What the hell was I thinking?

I’ll tell you what that summer and fall was, and what it wasn’t. My dark time was born of undiagnosed anxiety, something that my parents would likely tell you I’ve had since I was fourteen. It ruled my life, making me always worried that I wasn’t doing or achieving enough. I wanted the company, the internship, the grades and anything else that could fit on a single sheet, Times New Roman, 10.5 point font, embellished with words like “ideation” and terms like “deep-dive analysis.” What it wasn’t, was futile.

Working on that company, I spent an entire summer and fall living and working with one of my best friends. We’ll likely live together in New York in the fall.

Everything that I’ve done here at Duke, I’ve had to reframe for myself. I met some of the most amazing, driven and caring people I’ve ever known. I’ve created memories and relationships I’ll never forget—not all of them good, but all of them molding me into the person I am today.

And I’m damn proud of that guy.

The person that moves out of Durham for perhaps the final time in just a few weeks would be completely unrecognizable to freshman year me. Frankly, they’re two completely different people. Sure, the 2022 version might be a few pounds heavier and a little less studious, but this version enters into commitments not worried about what might go wrong, but everything that could possibly go right.

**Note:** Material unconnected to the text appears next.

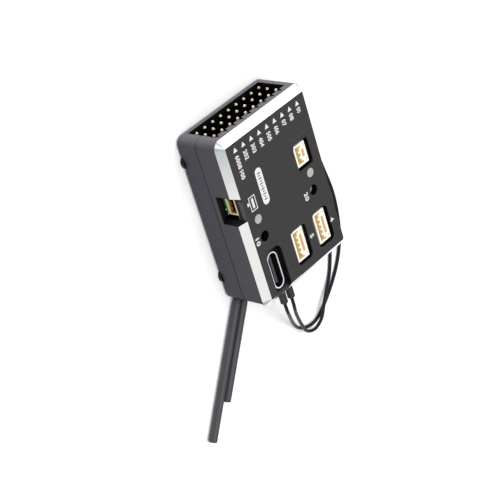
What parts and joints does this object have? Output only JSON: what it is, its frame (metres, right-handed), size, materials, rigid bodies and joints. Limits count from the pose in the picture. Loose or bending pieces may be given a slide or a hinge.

I’m still me. I still get to events ridiculously early.

But now, it’s because I’m excited at the prospects of the people that every new day will bring me into contact with. The ones that have touched my life at Duke are too plentiful to name.

I thought of writing about my time with the Chronicle, but spending 700 words talking about the fun I’ve had covering football for three years, or traveling to Las Vegas to write as Duke took on Gonzaga this past year seemed almost disingenuous.

This newspaper, for me, has never been about writing, as weird as it seems. I didn’t pick up many pieces outside of the ones I directly wished to do. I’ve expressed some of my most inspired thoughts through my words in this publication, but what this paper, and this place, has always been about to me?

The people.

And as I leave Duke, that is something I wish I had extra time for.

Cameron Polo is a Trinity senior and has had the good fortune to be an associate editor for the sports department for four years. 

He’d like to thank his Mom, for teaching him how to be early for everything, and his Dad, for teaching him to not worry about things that are outside of his control going wrong—and that occasionally, things even work out the way they’re supposed to.

He’d also like to thank Duke, for everyone he’s met along the way.